*Given task:*
Each line from the one containing "fill_sheet()" through the one containing "imported = [obj" must be echoed exactly, endpoints included, and every other line omitted.

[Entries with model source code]
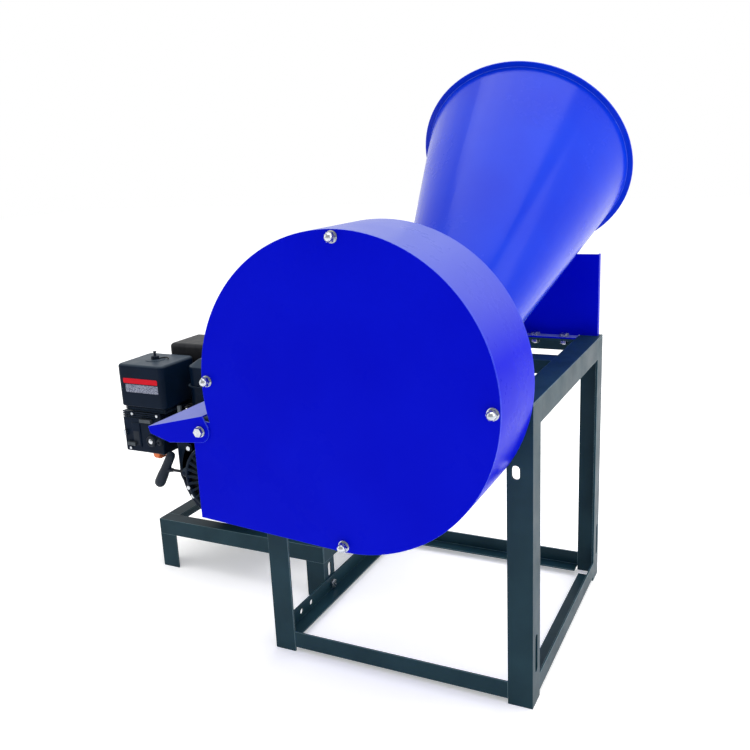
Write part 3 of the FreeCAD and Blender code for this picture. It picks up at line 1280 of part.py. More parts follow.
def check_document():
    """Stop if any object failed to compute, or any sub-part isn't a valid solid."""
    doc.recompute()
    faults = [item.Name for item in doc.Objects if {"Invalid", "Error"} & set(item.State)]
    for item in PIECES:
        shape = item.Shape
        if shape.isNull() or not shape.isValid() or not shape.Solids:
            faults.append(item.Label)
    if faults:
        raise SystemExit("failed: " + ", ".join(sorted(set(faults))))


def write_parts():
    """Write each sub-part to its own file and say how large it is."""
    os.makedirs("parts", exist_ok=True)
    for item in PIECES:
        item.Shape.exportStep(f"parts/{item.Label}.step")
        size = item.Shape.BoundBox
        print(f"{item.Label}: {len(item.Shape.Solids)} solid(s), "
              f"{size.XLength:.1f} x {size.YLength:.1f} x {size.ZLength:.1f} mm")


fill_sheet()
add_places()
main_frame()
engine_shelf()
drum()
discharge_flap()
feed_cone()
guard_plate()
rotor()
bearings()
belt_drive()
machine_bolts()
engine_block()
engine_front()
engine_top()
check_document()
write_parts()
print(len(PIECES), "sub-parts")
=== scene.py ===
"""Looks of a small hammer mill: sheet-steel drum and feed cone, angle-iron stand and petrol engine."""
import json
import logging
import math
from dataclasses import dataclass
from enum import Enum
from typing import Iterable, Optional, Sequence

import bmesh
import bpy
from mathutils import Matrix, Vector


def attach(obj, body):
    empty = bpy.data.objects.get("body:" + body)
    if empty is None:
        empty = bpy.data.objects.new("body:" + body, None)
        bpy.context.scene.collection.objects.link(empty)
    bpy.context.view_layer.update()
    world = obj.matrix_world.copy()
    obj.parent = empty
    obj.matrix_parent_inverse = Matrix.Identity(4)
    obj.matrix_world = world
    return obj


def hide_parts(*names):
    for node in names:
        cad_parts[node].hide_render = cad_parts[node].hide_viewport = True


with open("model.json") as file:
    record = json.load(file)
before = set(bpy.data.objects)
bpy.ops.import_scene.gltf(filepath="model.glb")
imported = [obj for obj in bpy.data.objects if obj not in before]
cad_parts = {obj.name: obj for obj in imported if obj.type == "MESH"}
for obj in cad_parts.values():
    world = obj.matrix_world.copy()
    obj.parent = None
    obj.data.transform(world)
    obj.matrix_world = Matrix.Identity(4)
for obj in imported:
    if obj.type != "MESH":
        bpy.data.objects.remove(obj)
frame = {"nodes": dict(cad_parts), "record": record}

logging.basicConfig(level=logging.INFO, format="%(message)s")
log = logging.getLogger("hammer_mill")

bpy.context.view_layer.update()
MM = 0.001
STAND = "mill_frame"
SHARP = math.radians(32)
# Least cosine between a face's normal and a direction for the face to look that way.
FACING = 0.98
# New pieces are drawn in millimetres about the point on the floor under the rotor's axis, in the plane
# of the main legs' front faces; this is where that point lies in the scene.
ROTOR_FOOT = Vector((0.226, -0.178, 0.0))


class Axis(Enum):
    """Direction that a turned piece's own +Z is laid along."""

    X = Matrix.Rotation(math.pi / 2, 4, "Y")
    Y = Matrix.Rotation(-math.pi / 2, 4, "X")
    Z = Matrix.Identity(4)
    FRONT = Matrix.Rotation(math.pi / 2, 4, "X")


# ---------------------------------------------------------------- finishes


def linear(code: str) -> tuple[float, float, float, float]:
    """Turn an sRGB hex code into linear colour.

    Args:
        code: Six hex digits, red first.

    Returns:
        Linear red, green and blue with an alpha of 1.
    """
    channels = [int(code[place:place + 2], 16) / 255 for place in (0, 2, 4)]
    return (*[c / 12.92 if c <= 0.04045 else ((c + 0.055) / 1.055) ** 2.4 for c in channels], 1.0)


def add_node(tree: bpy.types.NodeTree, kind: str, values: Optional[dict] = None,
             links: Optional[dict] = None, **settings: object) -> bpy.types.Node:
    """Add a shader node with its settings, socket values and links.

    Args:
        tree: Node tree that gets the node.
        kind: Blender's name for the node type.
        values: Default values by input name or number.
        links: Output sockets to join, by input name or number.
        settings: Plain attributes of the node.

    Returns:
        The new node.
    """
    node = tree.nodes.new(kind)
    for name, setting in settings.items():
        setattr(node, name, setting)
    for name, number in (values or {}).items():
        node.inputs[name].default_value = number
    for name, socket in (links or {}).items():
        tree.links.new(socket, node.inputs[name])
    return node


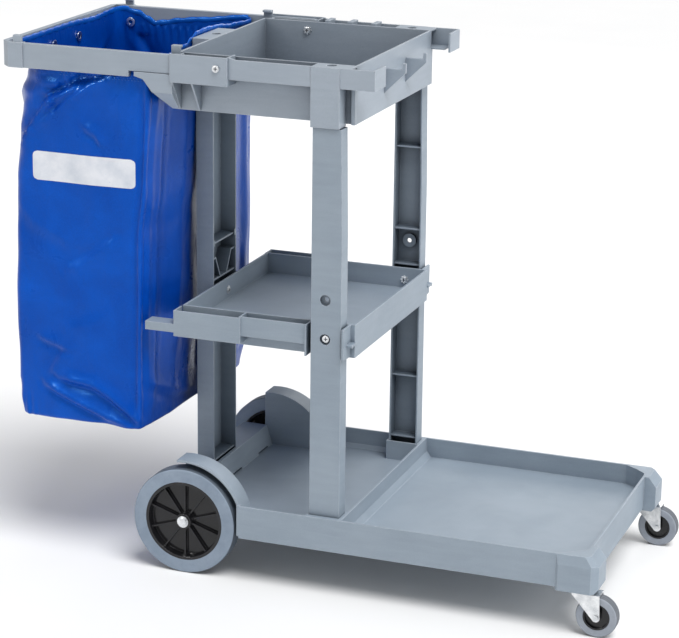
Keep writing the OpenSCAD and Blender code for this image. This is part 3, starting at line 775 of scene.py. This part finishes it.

...

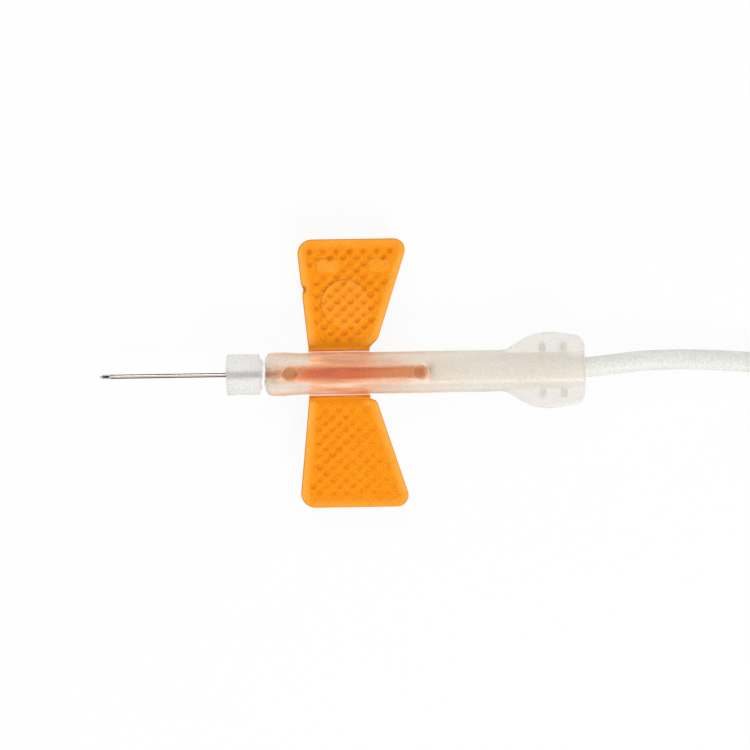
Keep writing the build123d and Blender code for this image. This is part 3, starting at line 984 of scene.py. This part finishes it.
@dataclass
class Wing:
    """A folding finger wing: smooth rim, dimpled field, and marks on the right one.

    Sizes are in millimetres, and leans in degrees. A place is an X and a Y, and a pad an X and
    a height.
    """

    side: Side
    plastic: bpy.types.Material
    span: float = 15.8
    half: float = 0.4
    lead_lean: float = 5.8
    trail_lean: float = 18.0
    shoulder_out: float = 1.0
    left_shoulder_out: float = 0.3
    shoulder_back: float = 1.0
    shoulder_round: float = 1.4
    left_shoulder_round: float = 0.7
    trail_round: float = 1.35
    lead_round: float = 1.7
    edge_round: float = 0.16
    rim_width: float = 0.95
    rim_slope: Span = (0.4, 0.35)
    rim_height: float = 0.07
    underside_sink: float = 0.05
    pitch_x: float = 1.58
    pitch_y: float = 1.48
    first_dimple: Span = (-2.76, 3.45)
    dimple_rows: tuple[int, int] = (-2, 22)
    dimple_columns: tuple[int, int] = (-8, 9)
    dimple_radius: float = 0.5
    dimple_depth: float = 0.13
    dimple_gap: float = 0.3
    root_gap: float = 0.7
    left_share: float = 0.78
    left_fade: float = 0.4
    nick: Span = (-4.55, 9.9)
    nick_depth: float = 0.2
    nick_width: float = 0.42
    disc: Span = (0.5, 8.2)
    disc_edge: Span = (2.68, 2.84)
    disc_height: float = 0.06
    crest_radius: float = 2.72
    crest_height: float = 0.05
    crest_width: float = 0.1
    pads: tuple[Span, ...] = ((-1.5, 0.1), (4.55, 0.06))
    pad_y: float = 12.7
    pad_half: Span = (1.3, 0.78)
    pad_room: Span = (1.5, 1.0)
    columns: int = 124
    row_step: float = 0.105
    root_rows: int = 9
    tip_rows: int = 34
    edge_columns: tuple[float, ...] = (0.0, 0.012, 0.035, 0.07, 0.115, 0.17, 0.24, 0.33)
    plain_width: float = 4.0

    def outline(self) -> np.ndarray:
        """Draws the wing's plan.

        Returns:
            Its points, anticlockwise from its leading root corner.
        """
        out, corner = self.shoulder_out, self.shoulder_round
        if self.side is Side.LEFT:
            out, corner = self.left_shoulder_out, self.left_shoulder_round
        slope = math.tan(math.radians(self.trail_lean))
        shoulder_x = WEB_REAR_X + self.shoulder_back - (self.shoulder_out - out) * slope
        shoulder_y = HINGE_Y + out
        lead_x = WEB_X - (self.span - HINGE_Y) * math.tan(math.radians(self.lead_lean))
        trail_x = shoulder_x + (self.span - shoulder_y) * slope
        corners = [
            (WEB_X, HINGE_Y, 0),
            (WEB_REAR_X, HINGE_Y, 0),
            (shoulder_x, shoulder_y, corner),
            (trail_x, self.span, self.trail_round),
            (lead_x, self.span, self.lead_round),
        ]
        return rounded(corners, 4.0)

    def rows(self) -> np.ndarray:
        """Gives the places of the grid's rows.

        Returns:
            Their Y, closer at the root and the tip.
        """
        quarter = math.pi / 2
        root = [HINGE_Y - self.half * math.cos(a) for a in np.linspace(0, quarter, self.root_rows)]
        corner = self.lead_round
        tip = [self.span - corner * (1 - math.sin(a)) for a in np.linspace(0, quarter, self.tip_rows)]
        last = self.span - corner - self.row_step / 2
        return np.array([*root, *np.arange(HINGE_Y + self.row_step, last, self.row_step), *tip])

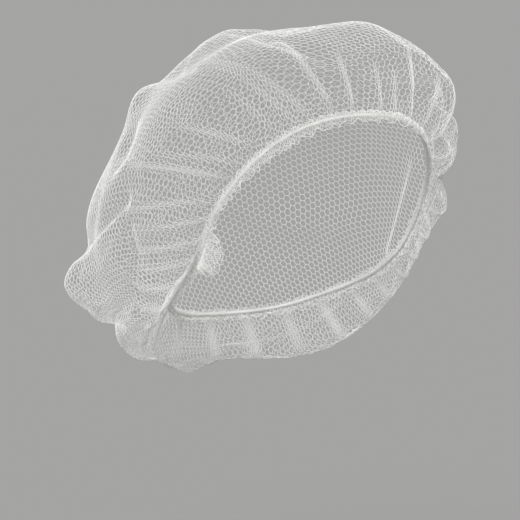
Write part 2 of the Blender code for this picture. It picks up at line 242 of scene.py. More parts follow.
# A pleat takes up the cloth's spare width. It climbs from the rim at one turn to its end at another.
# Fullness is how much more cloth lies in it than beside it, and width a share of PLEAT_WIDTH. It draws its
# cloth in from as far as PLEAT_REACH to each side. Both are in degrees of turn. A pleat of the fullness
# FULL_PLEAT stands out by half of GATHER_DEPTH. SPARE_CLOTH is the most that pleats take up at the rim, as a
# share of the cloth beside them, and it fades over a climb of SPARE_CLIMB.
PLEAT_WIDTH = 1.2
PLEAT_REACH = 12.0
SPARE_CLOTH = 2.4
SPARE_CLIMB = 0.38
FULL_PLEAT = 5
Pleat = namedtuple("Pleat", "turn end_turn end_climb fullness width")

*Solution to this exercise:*
fill_sheet()
add_places()
main_frame()
engine_shelf()
drum()
discharge_flap()
feed_cone()
guard_plate()
rotor()
bearings()
belt_drive()
machine_bolts()
engine_block()
engine_front()
engine_top()
check_document()
write_parts()
print(len(PIECES), "sub-parts")
=== scene.py ===
"""Looks of a small hammer mill: sheet-steel drum and feed cone, angle-iron stand and petrol engine."""
import json
import logging
import math
from dataclasses import dataclass
from enum import Enum
from typing import Iterable, Optional, Sequence

import bmesh
import bpy
from mathutils import Matrix, Vector


def attach(obj, body):
    empty = bpy.data.objects.get("body:" + body)
    if empty is None:
        empty = bpy.data.objects.new("body:" + body, None)
        bpy.context.scene.collection.objects.link(empty)
    bpy.context.view_layer.update()
    world = obj.matrix_world.copy()
    obj.parent = empty
    obj.matrix_parent_inverse = Matrix.Identity(4)
    obj.matrix_world = world
    return obj


def hide_parts(*names):
    for node in names:
        cad_parts[node].hide_render = cad_parts[node].hide_viewport = True


with open("model.json") as file:
    record = json.load(file)
before = set(bpy.data.objects)
bpy.ops.import_scene.gltf(filepath="model.glb")
imported = [obj for obj in bpy.data.objects if obj not in before]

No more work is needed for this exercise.